Mercredi 21 août 2024, au salon rouge du ministère des Affaires étrangères, le ministre Mutamba a longuement conféré avec 92 directeurs des prisons congolaises, après une visite des maisons carcérales qui l’avait conduit de Makala à la prison centrale de Kisangani en passant par la prison militaire de Ndolo et le centre de détention de Luzumu (Kongo Central). Au centre des échanges, l’amélioration des conditions carcérales. «J’ai donné instruction que plus aucun prisonnier ne dorme la nuit à même le sol. Et ça doit être clair. Puisque je sais quelle enveloppe l’Etat met à votre disposition. Il ne faudrait pas que vous soyez sanctionnés. Parce qu’il n’y a pas d’états d’âmes dans la gestion de la République. Ne cherchez pas à salir votre cursus. Les contrevenants seront sanctionnés. J’attends donc de vous l’amélioration des conditions de détention», a déclaré Constant Mutamba à ses interlocuteurs.

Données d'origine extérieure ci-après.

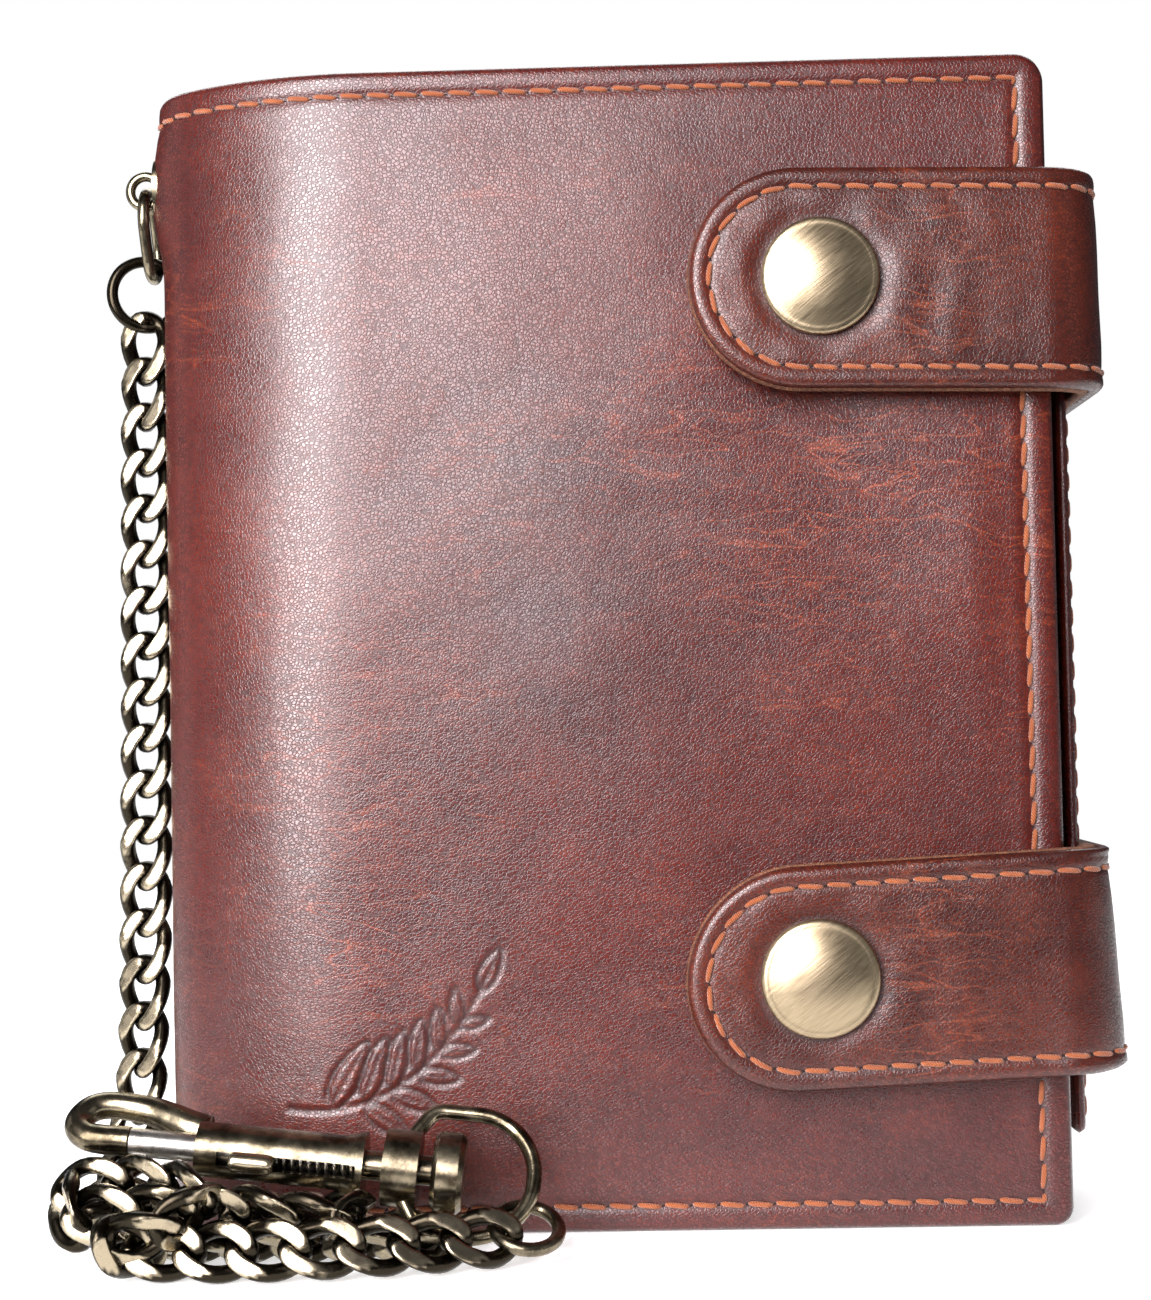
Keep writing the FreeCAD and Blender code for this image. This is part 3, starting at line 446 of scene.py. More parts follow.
class Sheet:
    """A strip of leather or cloth along a path, with a height across it.

    points and normals run along the outer face; s is the distance along it and h the height. free says
    which of the path's start and end are free edges, radii gives the low and high corner's radius at each,
    and slant(s, h) lifts the strip off its straight run.
    """

    def __init__(self, points, normals, height, base=0.0, axis=(0, 0, 1), radii=((0, 0), (0, 0)),
                 free=(True, True), slant=None):
        self.points = np.asarray(points, float)
        self.normals = np.asarray(normals, float)
        steps = np.linalg.norm(np.diff(self.points, axis=0), axis=1)
        self.s = np.concatenate([[0], np.cumsum(steps)])
        self.length = self.s[-1]
        self.height = height
        self.base = base
        self.axis = np.asarray(axis, float)
        self.radii = radii
        self.free = free
        self.slant = slant

    def at(self, s, h, out=0.0):
        """Points at distances s and heights h, raised by out along the normal."""
        s, h, out = np.broadcast_arrays(np.asarray(s, float), np.asarray(h, float), np.asarray(out, float))
        inside = np.clip(s, 0, self.length)
        point = np.stack([np.interp(inside, self.s, self.points[:, k]) for k in range(3)], -1)
        normal = np.stack([np.interp(inside, self.s, self.normals[:, k]) for k in range(3)], -1)
        lift = h + self.base
        if self.slant is not None:
            lift = lift + self.slant(inside, h)
        return point + self.axis * lift[..., None] + normal * out[..., None]

    def normal_at(self, s):
        """The outward direction at one distance."""
        return normalised(np.array([np.interp(s, self.s, self.normals[:, k]) for k in range(3)]))

    def inset(self, s, h):
        """How far inside the nearest free edge a point lies, with the corners rounded."""
        far = 1e4
        low_s = 0.0 if self.free[0] else -far
        high_s = self.length if self.free[1] else self.length + far
        half = np.array([(high_s - low_s) / 2, self.height / 2])
        x = np.asarray(s, float) - (low_s + high_s) / 2
        y = np.asarray(h, float) - self.height / 2
        at_start, at_end = np.array(self.radii[0], float), np.array(self.radii[1], float)
        radius = np.where(x < 0, np.where(y < 0, at_start[0], at_start[1]),
                          np.where(y < 0, at_end[0], at_end[1]))
        qx = np.abs(x) - half[0] + radius
        qy = np.abs(y) - half[1] + radius
        outside = np.hypot(np.maximum(qx, 0), np.maximum(qy, 0))
        return -(np.minimum(np.maximum(qx, qy), 0) + outside - radius)

    def rounded(self, s, h):
        """Grid positions with their square corners pressed into quarter discs."""
        s, h = s.copy(), h.copy()
        for end, start_side in ((0, True), (1, False)):
            for side in (0, 1):
                radius = self.radii[end][side]
                if radius <= 0:
                    continue
                centre_s = radius if start_side else self.length - radius
                centre_h = radius if side == 0 else self.height - radius
                u = (centre_s - s if start_side else s - centre_s) / radius
                v = (centre_h - h if side == 0 else h - centre_h) / radius
                inside = (u > 0) & (v > 0)
                new_u = u * np.sqrt(1 - np.clip(v, 0, 1) ** 2 / 2)
                new_v = v * np.sqrt(1 - np.clip(u, 0, 1) ** 2 / 2)
                s = np.where(inside, centre_s + (-1 if start_side else 1) * new_u * radius, s)
                h = np.where(inside, centre_h + (-1 if side == 0 else 1) * new_v * radius, h)
        return s, h


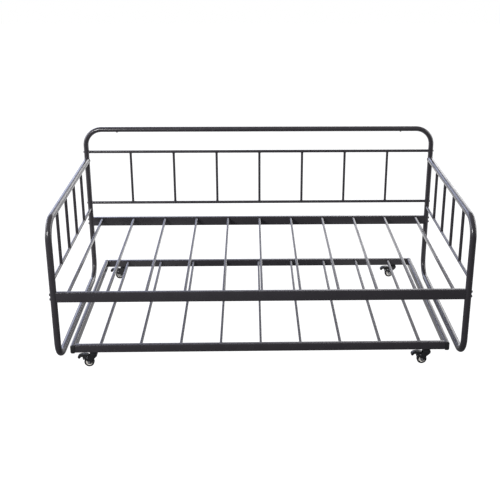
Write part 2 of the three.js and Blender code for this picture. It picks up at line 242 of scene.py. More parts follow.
def skinned(name, base, shade, rough, peel, grain_size, coat=0.0, metal=0.0):
    """A Principled material whose colour, gloss and relief vary with the shared skin group."""
    material = bpy.data.materials.new(name)
    material.use_nodes = True
    tree = material.node_tree
    tree.nodes.clear()
    surface = add(tree, "ShaderNodeGroup", {}, node_tree=skin)
    surface.inputs["Grain size"].default_value = grain_size
    body = add(
        tree, "ShaderNodeMix",
        {0: surface.outputs["Cloud"], 6: (*base, 1), 7: (*shade, 1)}, data_type="RGBA",
    )
    low, high = rough
    gloss = add(
        tree, "ShaderNodeMapRange",
        {0: surface.outputs["Cloud"], 1: 0.3, 2: 0.7, 3: low, 4: high},
    )
    relief = add(
        tree, "ShaderNodeBump",
        {"Height": surface.outputs["Height"], "Strength": peel, "Distance": SKIN_DEPTH},
    )
    shader = add(
        tree, "ShaderNodeBsdfPrincipled",
        {"Base Color": body.outputs[2], "Roughness": gloss.outputs[0],
         "Normal": relief.outputs[0], "Metallic": metal, "Coat Weight": coat,
         "Coat Roughness": COAT_ROUGHNESS},
    )
    add(tree, "ShaderNodeOutputMaterial", {"Surface": shader.outputs[0]})
    return material


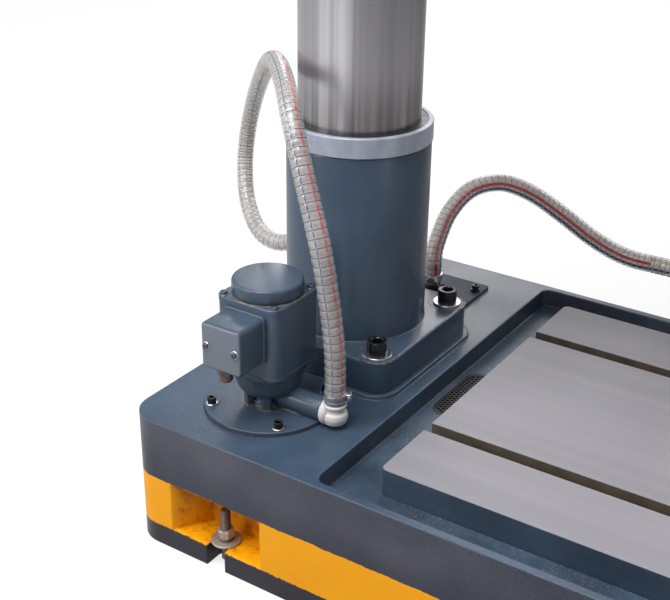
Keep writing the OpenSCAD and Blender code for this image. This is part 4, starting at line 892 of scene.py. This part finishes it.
motor = Shape().slab((102.6, 102.6), 15, 276, 279, 0.2, centre=PUMP)
motor.slab((104.6, 104.6), 14, 278.2, 281.6, 0.9, centre=PUMP, foot=0.9)
motor.slab((104, 104), 14, 281, PUMP_TOP, 2.4, centre=PUMP)
small, bright, crossed = Shape(), Shape(), Shape()
for x, y in corners(43, 43, PUMP):
    motor.lathe([(0, -7), (7.5, -7), (7.5, 0.6), (6.8, 1.2), (0, 1.2)], (x, y, PUMP_TOP), 32)
    pan_screw(crossed, (x, y, PUMP_TOP + 1.2), 5.4, 3.6)
for x, y in corners(83 * DIAGONAL, 83 * DIAGONAL, PUMP):
    washer(bright, (x, y, FLANGE_TOP), 8.6, 4, 1.6)
    socket_screw(small, (x, y, FLANGE_TOP + 1.6), 8.6, 9)
motor.make("pump_motor_body", "pump_paint", "pump_body")
cap = Shape().lathe(soften([(0, 387), (50.5, 387), (50.3, 407.8), (0, 408)], 4.5), PUMP_AT, 96)
cap.make("pump_motor_cap", "pump_paint", "pump_cap")

# Terminal box on the pump's left, its lid, seal, gland and screws
BOX_Z = 340
for y in (-24, 24):
    bright.lathe([(0, -335.4), (5.6, -335.4), (6.2, -334.6), (6.2, -333), (0, -333)], (0, y, BOX_Z), 28, "x")
    pan_screw(crossed, (-335.2, y, BOX_Z), 4.8, 3.2, TO_LEFT)
small.make("pump_screw_set", "black_oxide", "pump_screws")
bright.make("pump_washers", "zinc")
crossed.make("pump_cross_screws", "screw_steel", slot="zinc")


def box_part(size, x, depth, edge, foot, z):
    """A slab laid on its side, from x to the left."""
    return Shape().put(Shape().slab(size, 7, 0, depth, edge, foot=foot), (x, 0, z), TO_LEFT)


box_part((68, 67), -283.4, 50.6, 4.5, 0.6, BOX_Z).make("terminal_box_cast", "pump_paint", "terminal_box")
lid_frame = box_part((73, 71), -279.9, 4.7, 1.4, 0.5, BOX_Z + 1)
lid_frame.make("terminal_box_frame", "pump_paint", "box_lid", slot="pump_paint")
box_part((71, 69), -279, 1.1, 0.3, 0.3, BOX_Z + 1).make("terminal_gasket", "rubber", "box_gasket")
gland = Shape().loft([hexagon(21, 291), hexagon(22, 292), hexagon(22, 305), hexagon(21, 306.5)])
gland.lathe(soften([(0, 279), (6.5, 279), (9.5, 282), (9.5, 291.5), (0, 291.5)], 1), sides=32)
Shape().put(gland, (-311, 10, 0)).make("terminal_gland", "stud_steel", "cable_gland")

# White outlet elbow: its joint along Y, its neck upright, and the spigot in the hose
joint = [
    (0, -95.8), (15, -95.8), (19.5, -97.5), (20.5, -103), (18, -107.5),
    (14.5, -110), (14, -118), (10, -124), (0, -126),
]
neck = [
    (0, 212.5), (10, 212.5), (16, 216), (18.4, 224), (17.6, 231),
    (14.6, 234), (14.4, 239), (16.6, 241.5), (16.6, 245.8), (0, 246),
]
elbow = Shape().lathe(soften(joint, 2.2), (PUMP[0], 0, OUTLET_Z), 48, "y")
elbow.lathe(soften(neck, 2), (PUMP[0], OUTLET_Y, 0), 48)
elbow.lathe([(0, 245), (11, 245), (11.0, 275), (0, 276)], (PUMP[0], OUTLET_Y, 0), 32)
elbow.make("outlet_elbow", "white_plastic", "hose_elbow")

# Worm drive clamps: slotted band, raised housing and a screw
RETURN = (226, -12)
lips = [(16.2, 0.2), (16.2, 2.2), (15.7, 2.4), (15.7, 9.6), (16.2, 9.8), (16.2, 11.8)]
clamp = Shape().lathe([(15.05, 0), *lips, (15.05, 12)], sides=60)
tooth = Shape().slab((0.8, 1.2), 0.2, 2, 10, 0.1, centre=(15.9, 0))
for k in range(40):
    clamp.put(tooth, side=turned(24 + 8 * k))
clamp.slab((7, 13), 1.5, 0.4, 11.6, 1.2, centre=(19, 0), foot=1.2)
worm = [hexagon(6.4, -11), hexagon(7, -10.4), hexagon(7, -6.4), circle(2.6, -6.2), circle(2.6, 8.5)]
clamp.put(Shape().loft(worm), (19.4, 0, 6), TO_FRONT)
clamps = Shape()
for at, towards in (((PUMP[0], OUTLET_Y, 250), -60), ((*RETURN, 234), 200), ((-180, 122, 1715), 90)):
    clamps.put(clamp, at, turned(towards))
clamps.make("worm_clamps", "zinc", "hose_clamps")

# Anchors: studs with thread, nuts and washers
SEAT_Z = 37.6
thread = [(0, 3), (6.2, 3)]
for k in range(41):
    thread += [(7.3, 4.4 + 2 * k), (6.5, 5.4 + 2 * k)]
thread += [(6.9, 86.6), (6.2, 88), (0, 88)]
nut = Shape().loft([circle(10.4, 4), hexagon(22, 5.4), hexagon(22, 16.6), circle(10.4, 18), circle(7.2, 18)])
studs, nuts = Shape(), Shape()
for x, y in corners(340, 300, (0, -304)):
    studs.lathe(thread, (x, y, 0), 32)
    nuts.put(nut, (x, y, SEAT_Z), Matrix.Rotation(0.35 + math.copysign(0.5, x), 4, "Z"))
    washer(studs, (x, y, SEAT_Z), 11.5, 7.4, 3.8)
    washer(nuts, (x, y, SEAT_Z - 3.5), 22, 7.6, 3.4)
studs.make("anchor_stud_set", "stud_steel", "anchor_bolts")
nuts.make("anchor_nut_set", "worn_steel", "anchor_washers")

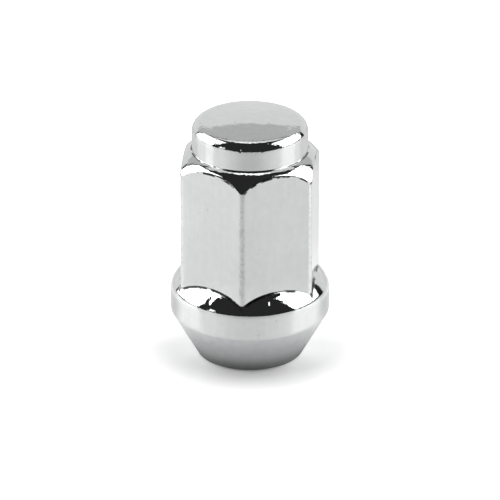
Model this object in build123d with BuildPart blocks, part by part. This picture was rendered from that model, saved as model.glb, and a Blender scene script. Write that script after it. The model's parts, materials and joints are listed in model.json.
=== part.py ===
"""Closed-end wheel nut, forged and turned in one piece, in millimetres.

It stands on the small end of its cone seat, with the thread's axis along +Z and the origin at the centre of
the base. From the base up it has a 60 degree cone seat, a round collar, a hexagon for the wrench with a rounded
shoulder, and a round button that closes the top. A blind hole for the wheel stud comes up from the base. The
hole is modelled at the thread's smallest radius.
"""

import os
from math import atan2, cos, degrees, radians, sin, sqrt, tan

from build123d import *

# Whole nut
overall_height = 36.5

# Hexagon and its shoulder
across_flats = 19.0
hexagon_corner_radius = 1.0
shoulder_fall = 28.0  # how steeply the turned shoulder's arc leaves the ledge, in degrees from level
shoulder_plunge = 68.9  # how steeply it passes the hexagon's corners, in degrees from level
shoulder_edge_radius = 0.45  # softening of the arcs that the shoulder leaves over the flats
ledge_land = 0.02  # level ring left between the two roundings at the button's foot
ledge_edge_radius = 0.2  # rounding from the ledge into the shoulder

# Button top
button_height = 4.88  # from the ledge to the middle of the crown
button_inset = 1.12  # how far the button's side stands in from the flats
button_edge_radius = 1.6
button_root_radius = 0.14  # inner rounding where the button rises from the ledge
crown_height = 0.7  # rise of the crown over the button's full radius

# Collar
collar_overhang = 0.68  # how far the collar stands out beyond the hexagon's corners
collar_side_height = 3.55  # between the cone seat and the domed top, before rounding
collar_slope = 66.0  # how steeply the dome leaves the collar's side, in degrees from level
collar_dome_radius = 6.4  # bulge of the domed top
collar_foot_radius = 0.8  # rounding from the cone seat into the collar's side
collar_rim_radius = 2.2  # rounding from the collar's side into the domed top
collar_root_radius = 0.3  # inner rounding where the domed top meets the flats

# Stud hole, M12 x 1.5
thread_diameter = 12.0
thread_pitch = 1.5
thread_depth_ratio = 0.5413  # depth of an internal metric thread over its pitch
mouth_clearance = 0.4  # how far the countersink opens beyond the thread's largest radius
mouth_angle = 90.0
closed_end = 9.5  # from the end of the hole's straight wall to the top of the nut
drill_point_angle = 118.0

# Cone seat
seat_angle = 60.0  # included angle of the cone
base_land = 1.15  # from the hole's mouth to where the cone would meet the base
base_edge_radius = 0.4

# Worked out from the sizes above
flat_distance = across_flats / 2
corner_distance = (flat_distance - hexagon_corner_radius) / cos(radians(30)) + hexagon_corner_radius
collar_radius = corner_distance + collar_overhang
button_radius = flat_distance - button_inset
bore_radius = thread_diameter / 2 - thread_depth_ratio * thread_pitch
mouth_radius = thread_diameter / 2 + mouth_clearance
base_radius = mouth_radius + base_land
seat_height = (collar_radius - base_radius) / tan(radians(seat_angle / 2))
collar_top = seat_height + collar_side_height
dome_centre = (
    collar_radius - collar_dome_radius * sin(radians(collar_slope)),
    collar_top - collar_dome_radius * cos(radians(collar_slope)),
)
dome_top = dome_centre[1] + collar_dome_radius
shoulder_height = overall_height - button_height
button_side_top = overall_height - crown_height
ledge_start = button_radius + button_root_radius + ledge_land
# The shoulder's radius solves square * radius**2 - 2 * linear * radius + width**2 = 0, so that both angles hold
shoulder_width = corner_distance - ledge_start
square = sin(radians(shoulder_plunge)) ** 2 - sin(radians(shoulder_fall)) ** 2
linear = shoulder_width * sin(radians(shoulder_plunge)) - ledge_edge_radius * (1 - cos(radians(shoulder_fall)))
shoulder_radius = (linear + sqrt(linear**2 - square * shoulder_width**2)) / square
shoulder_rise = shoulder_radius * cos(radians(shoulder_fall))  # of the ledge over the shoulder arc's centre
shoulder_reach = sqrt((shoulder_radius - ledge_edge_radius) ** 2 - (shoulder_rise - ledge_edge_radius) ** 2)
shoulder_centre = (ledge_start - shoulder_reach, shoulder_height - shoulder_rise)
ledge_corner = shoulder_centre[0] + shoulder_radius * sin(radians(shoulder_fall))
head_radius = corner_distance + 0.02  # just outside the hexagon
head_drop = sqrt(shoulder_radius**2 - (head_radius - shoulder_centre[0]) ** 2)
shoulder_end = degrees(atan2(head_drop, head_radius - shoulder_centre[0]))
hexagon_start = (seat_height + collar_top) / 2  # inside the collar
mouth_depth = (mouth_radius - bore_radius) / tan(radians(mouth_angle / 2))
hole_depth = overall_height - closed_end
drill_point_height = bore_radius / tan(radians(drill_point_angle / 2))

# The head is turned from this upright plane, so that its seam meets a flat away from the flat's middle
head_plane = Plane.XZ.rotated((0, 0, 15))

os.makedirs("parts", exist_ok=True)

with BuildPart() as lug_nut:
    # The hexagon, with its upright corners rounded as forging leaves them
    with BuildSketch(Plane.XY.offset(hexagon_start)) as hexagon:
        RegularPolygon(radius=flat_distance, side_count=6, major_radius=False, rotation=30)
        fillet(hexagon.vertices(), hexagon_corner_radius)
    extrude(amount=overall_height - hexagon_start)

    # The head turned on it: the shoulder, which leaves an arc over each flat, the ledge and the crowned button
    with BuildSketch(head_plane) as head:
        with BuildLine():
            crown = TangentArc((0, overall_height), (button_radius, button_side_top), tangent=(1, 0))
            shoulder = CenterArc(shoulder_centre, shoulder_radius, shoulder_end, 90 - shoulder_fall - shoulder_end)
            Polyline(crown @ 1, (button_radius, shoulder_height), shoulder @ 1)
            Polyline(shoulder @ 0, (head_radius, 0), (0, 0), crown @ 0)
        make_face()
        fillet(head.vertices().sort_by_distance((button_radius, button_side_top, 0))[0], button_edge_radius)
        fillet(head.vertices().sort_by_distance((button_radius, shoulder_height, 0))[0], button_root_radius)
        fillet(head.vertices().sort_by_distance((ledge_corner, shoulder_height, 0))[0], ledge_edge_radius)
    revolve(axis=Axis.Z, mode=Mode.INTERSECT)
    arcs = lug_nut.edges().filter_by(lambda edge: edge.geom_type not in (GeomType.LINE, GeomType.CIRCLE))
    fillet(arcs, shoulder_edge_radius)

    # The cone seat and the collar with its domed top, turned as one profile
    with BuildSketch(Plane.XZ) as collar:
        with BuildLine():
            dome = CenterArc(dome_centre, collar_dome_radius, 90 - collar_slope, collar_slope)
            Polyline(dome @ 1, (0, dome_top), (0, 0), (base_radius, 0), (collar_radius, seat_height), dome @ 0)
        make_face()
        fillet(collar.vertices().sort_by_distance((base_radius, 0, 0))[0], base_edge_radius)
        fillet(collar.vertices().sort_by_distance((collar_radius, seat_height, 0))[0], collar_foot_radius)
        fillet(collar.vertices().sort_by_distance((collar_radius, collar_top, 0))[0], collar_rim_radius)
    revolve(axis=Axis.Z)
    roots = lug_nut.edges().filter_by(GeomType.LINE, reverse=True)
    roots = roots.filter_by_position(Axis.Z, collar_top, dome_top, inclusive=(False, False))
    fillet(roots, collar_root_radius)

    # The stud hole from the base up: countersunk mouth, straight wall, and the drill's pointed end
    with BuildSketch(Plane.XZ):
        with BuildLine():
            Polyline(
                (0, 0),
                (mouth_radius, 0),
                (bore_radius, mouth_depth),
                (bore_radius, hole_depth),
                (0, hole_depth + drill_point_height),
                close=True,
            )
        make_face()
    revolve(axis=Axis.Z, mode=Mode.SUBTRACT)

lug_nut.part.label = "lug_nut"
export_step(lug_nut.part, "parts/lug_nut.step")
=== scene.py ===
# %% [markdown]
# # A closed-end wheel nut in bright chrome
#
# This nut clamps a car wheel to its hub. The stud screws into the blind hole in its base, the cone at its
# foot centres itself in the wheel's seat, and the hexagon takes the wrench. The real one is forged from
# steel bar, its head and cone are turned, its hole is drilled and tapped, and the whole is plated with
# nickel and chrome.
#
# Chrome has hardly any colour of its own: what is seen is the room, bent by the metal. So this lesson
# spends its effort on three things: a smooth and exact surface, the small faults of a plated forging, and
# a studio that is worth reflecting.
#
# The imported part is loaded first. It is the fixed frame that fixes the size and place of all that
# follows.

# %% Load the frame
import json
from math import atan2, cos, degrees, hypot, pi, radians, sin, sqrt, tan

import bpy
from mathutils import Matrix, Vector


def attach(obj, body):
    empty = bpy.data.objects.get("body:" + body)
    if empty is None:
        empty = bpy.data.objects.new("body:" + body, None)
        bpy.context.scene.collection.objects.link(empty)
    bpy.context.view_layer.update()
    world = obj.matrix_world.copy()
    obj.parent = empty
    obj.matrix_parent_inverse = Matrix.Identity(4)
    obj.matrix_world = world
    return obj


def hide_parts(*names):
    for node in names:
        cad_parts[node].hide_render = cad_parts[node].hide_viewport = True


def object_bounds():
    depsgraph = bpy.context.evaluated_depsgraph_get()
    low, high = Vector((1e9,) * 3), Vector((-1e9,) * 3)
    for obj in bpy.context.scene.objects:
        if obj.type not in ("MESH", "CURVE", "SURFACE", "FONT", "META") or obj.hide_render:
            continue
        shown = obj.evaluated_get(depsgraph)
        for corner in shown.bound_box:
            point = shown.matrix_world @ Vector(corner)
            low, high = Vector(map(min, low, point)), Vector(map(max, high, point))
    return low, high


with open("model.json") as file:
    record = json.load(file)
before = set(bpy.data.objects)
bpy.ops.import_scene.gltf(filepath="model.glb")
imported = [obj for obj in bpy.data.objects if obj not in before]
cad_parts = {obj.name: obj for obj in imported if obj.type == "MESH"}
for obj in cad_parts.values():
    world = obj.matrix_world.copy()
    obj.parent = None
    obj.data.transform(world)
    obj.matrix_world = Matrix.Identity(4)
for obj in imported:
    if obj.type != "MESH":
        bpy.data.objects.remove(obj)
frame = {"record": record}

MM = 0.001
cad_low, cad_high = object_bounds()
print("The part is %.2f x %.2f x %.2f mm" % tuple((cad_high - cad_low) / MM))

# %% [markdown]
# ## The nut's sizes
#
# The height and the collar's width are read from the frame, and the hole's radius from the record's mount
# for the stud. The rest are the sizes that a maker would put on the drawing: the hexagon, the roundings
# left by the forging dies, and the bulges of the shoulder and of the collar's domed top.

# %% Sizes
mounts = {mount["name"]: mount for mount in frame["record"]["mounts"]}
nut_height = cad_high.z
collar_radius = min(cad_high.x, cad_high.y, -cad_low.x, -cad_low.y)
core_radius = mounts["stud_thread"]["dims"]["r_mm"] * MM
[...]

Profitant de l’occasion, le ministre de la Justice a lancé une pique en direction de ses détracteurs qui justifient les dysfonctionnements de l’appareil judiciaire et la corruption au sein de la magistrature par le défaut de moyens financiers. «Le développement est d’abord une question de volonté et non de moyens. C’est comme l’éthique, ce n’est pas une question de moyens mais de volonté, de choix. On est maffieux non pas parce qu’on est moins payé ou sous-payé, mais parce qu’on a intégré la mentalité de la maffia», a-t-il asséné. Avant de révéler qu’à Kinshasa, plus de 5 millions USD destinés à la construction d’une prison ont été détournés. «Je vous informe que les arrestations ont commencé. Des personnes ont déjà été arrêtées pour ce détournement. On ne badine plus», a encore déclaré Mutamba.
Selon des informations recueillies sur le sujet, le ministre de la Justice faisait allusion à la détention depuis quelques jours de l’ancien vice-ministre de la Justice du gouvernement FCC-CACH de Ilunga Ilunkamba, Bernard Takaishe, interpellé sur la base d’un rapport de l’IGF qui fait état de la disparition de 5 millions USD versés à une société privée pour la construction de la nouvelle prison de Kinshasa en 2021.
A ce train-là, il sera difficile d’ébranler un ministre qui apparaît comme un des maillons redresseurs des torts au sein de l’appareil judiciaire national. Aussi imparfait fut-il.